Task goal: Set down the whole listing verbatim.

--------

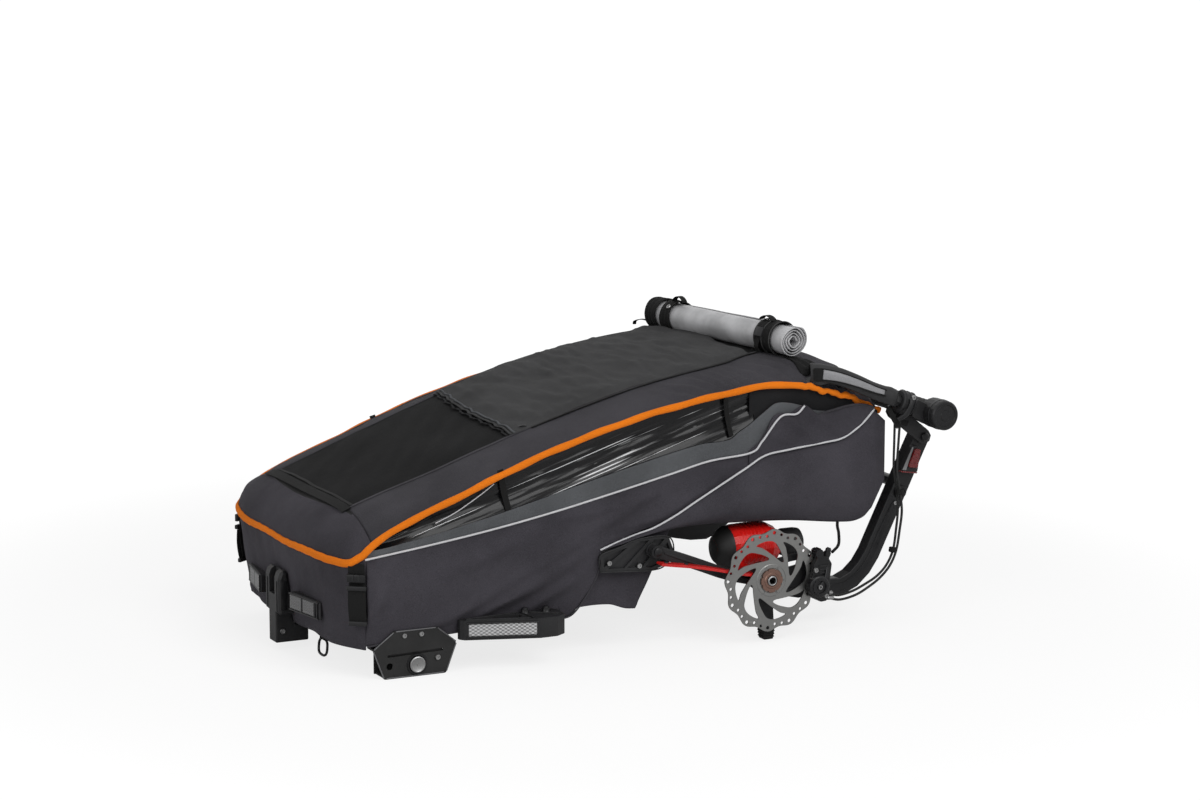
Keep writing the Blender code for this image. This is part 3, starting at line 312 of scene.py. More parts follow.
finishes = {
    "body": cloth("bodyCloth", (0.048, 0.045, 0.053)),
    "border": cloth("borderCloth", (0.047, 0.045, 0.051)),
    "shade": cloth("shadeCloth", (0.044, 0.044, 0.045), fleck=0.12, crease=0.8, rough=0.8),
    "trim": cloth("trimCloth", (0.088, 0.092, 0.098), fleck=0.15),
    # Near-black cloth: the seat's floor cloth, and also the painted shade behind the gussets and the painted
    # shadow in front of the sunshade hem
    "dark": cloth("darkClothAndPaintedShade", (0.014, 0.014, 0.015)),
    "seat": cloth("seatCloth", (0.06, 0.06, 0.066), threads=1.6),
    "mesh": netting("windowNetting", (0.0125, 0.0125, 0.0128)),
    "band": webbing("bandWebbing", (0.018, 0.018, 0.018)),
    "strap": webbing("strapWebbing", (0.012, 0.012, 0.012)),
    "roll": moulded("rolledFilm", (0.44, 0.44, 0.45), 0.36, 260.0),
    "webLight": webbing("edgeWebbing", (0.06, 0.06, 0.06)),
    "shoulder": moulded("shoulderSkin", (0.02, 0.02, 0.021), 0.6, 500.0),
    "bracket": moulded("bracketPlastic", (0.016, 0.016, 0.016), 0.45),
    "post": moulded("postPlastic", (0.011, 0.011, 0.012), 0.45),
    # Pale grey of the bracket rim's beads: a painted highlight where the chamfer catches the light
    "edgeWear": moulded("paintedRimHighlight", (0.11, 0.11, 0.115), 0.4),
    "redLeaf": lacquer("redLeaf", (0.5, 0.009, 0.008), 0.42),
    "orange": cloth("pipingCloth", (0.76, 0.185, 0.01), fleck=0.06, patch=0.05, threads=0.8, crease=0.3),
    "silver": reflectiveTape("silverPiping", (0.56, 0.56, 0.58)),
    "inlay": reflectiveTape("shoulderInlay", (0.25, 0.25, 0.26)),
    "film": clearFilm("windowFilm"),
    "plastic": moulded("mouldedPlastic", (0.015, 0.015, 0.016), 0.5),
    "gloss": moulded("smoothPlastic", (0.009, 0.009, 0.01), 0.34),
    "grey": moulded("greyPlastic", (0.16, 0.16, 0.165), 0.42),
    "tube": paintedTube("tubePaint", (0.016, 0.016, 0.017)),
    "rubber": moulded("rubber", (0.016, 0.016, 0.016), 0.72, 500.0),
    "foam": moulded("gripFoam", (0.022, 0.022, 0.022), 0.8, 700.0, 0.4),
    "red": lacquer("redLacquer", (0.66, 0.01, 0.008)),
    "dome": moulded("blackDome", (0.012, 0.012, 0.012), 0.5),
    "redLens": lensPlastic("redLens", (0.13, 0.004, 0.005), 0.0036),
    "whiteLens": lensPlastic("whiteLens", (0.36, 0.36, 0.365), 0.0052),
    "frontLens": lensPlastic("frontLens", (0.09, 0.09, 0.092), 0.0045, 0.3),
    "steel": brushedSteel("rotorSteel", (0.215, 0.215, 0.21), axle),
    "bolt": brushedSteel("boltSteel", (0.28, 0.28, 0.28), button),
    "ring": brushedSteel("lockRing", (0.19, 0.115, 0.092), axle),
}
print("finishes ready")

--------

The completed task:
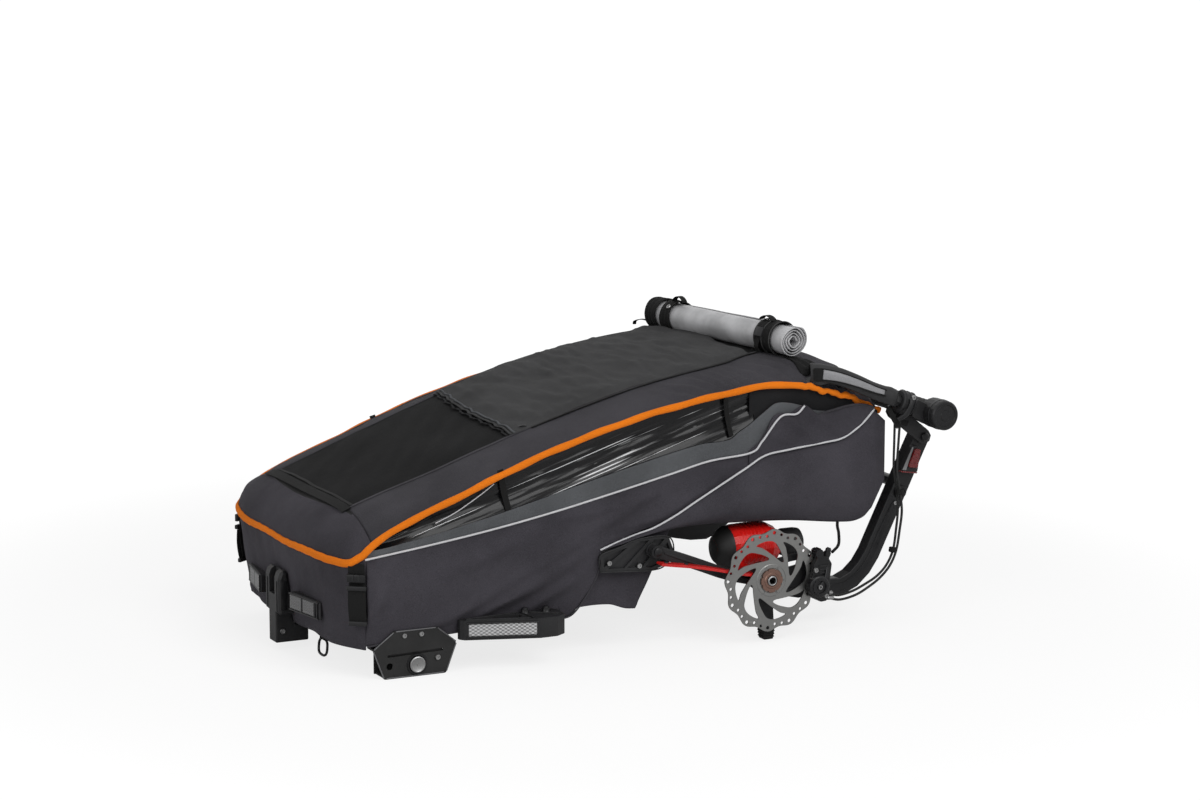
Keep writing the Blender code for this image. This is part 3, starting at line 312 of scene.py. More parts follow.
finishes = {
    "body": cloth("bodyCloth", (0.048, 0.045, 0.053)),
    "border": cloth("borderCloth", (0.047, 0.045, 0.051)),
    "shade": cloth("shadeCloth", (0.044, 0.044, 0.045), fleck=0.12, crease=0.8, rough=0.8),
    "trim": cloth("trimCloth", (0.088, 0.092, 0.098), fleck=0.15),
    # Near-black cloth: the seat's floor cloth, and also the painted shade behind the gussets and the painted
    # shadow in front of the sunshade hem
    "dark": cloth("darkClothAndPaintedShade", (0.014, 0.014, 0.015)),
    "seat": cloth("seatCloth", (0.06, 0.06, 0.066), threads=1.6),
    "mesh": netting("windowNetting", (0.0125, 0.0125, 0.0128)),
    "band": webbing("bandWebbing", (0.018, 0.018, 0.018)),
    "strap": webbing("strapWebbing", (0.012, 0.012, 0.012)),
    "roll": moulded("rolledFilm", (0.44, 0.44, 0.45), 0.36, 260.0),
    "webLight": webbing("edgeWebbing", (0.06, 0.06, 0.06)),
    "shoulder": moulded("shoulderSkin", (0.02, 0.02, 0.021), 0.6, 500.0),
    "bracket": moulded("bracketPlastic", (0.016, 0.016, 0.016), 0.45),
    "post": moulded("postPlastic", (0.011, 0.011, 0.012), 0.45),
    # Pale grey of the bracket rim's beads: a painted highlight where the chamfer catches the light
    "edgeWear": moulded("paintedRimHighlight", (0.11, 0.11, 0.115), 0.4),
    "redLeaf": lacquer("redLeaf", (0.5, 0.009, 0.008), 0.42),
    "orange": cloth("pipingCloth", (0.76, 0.185, 0.01), fleck=0.06, patch=0.05, threads=0.8, crease=0.3),
    "silver": reflectiveTape("silverPiping", (0.56, 0.56, 0.58)),
    "inlay": reflectiveTape("shoulderInlay", (0.25, 0.25, 0.26)),
    "film": clearFilm("windowFilm"),
    "plastic": moulded("mouldedPlastic", (0.015, 0.015, 0.016), 0.5),
    "gloss": moulded("smoothPlastic", (0.009, 0.009, 0.01), 0.34),
    "grey": moulded("greyPlastic", (0.16, 0.16, 0.165), 0.42),
    "tube": paintedTube("tubePaint", (0.016, 0.016, 0.017)),
    "rubber": moulded("rubber", (0.016, 0.016, 0.016), 0.72, 500.0),
    "foam": moulded("gripFoam", (0.022, 0.022, 0.022), 0.8, 700.0, 0.4),
    "red": lacquer("redLacquer", (0.66, 0.01, 0.008)),
    "dome": moulded("blackDome", (0.012, 0.012, 0.012), 0.5),
    "redLens": lensPlastic("redLens", (0.13, 0.004, 0.005), 0.0036),
    "whiteLens": lensPlastic("whiteLens", (0.36, 0.36, 0.365), 0.0052),
    "frontLens": lensPlastic("frontLens", (0.09, 0.09, 0.092), 0.0045, 0.3),
    "steel": brushedSteel("rotorSteel", (0.215, 0.215, 0.21), axle),
    "bolt": brushedSteel("boltSteel", (0.28, 0.28, 0.28), button),
    "ring": brushedSteel("lockRing", (0.19, 0.115, 0.092), axle),
}
print("finishes ready")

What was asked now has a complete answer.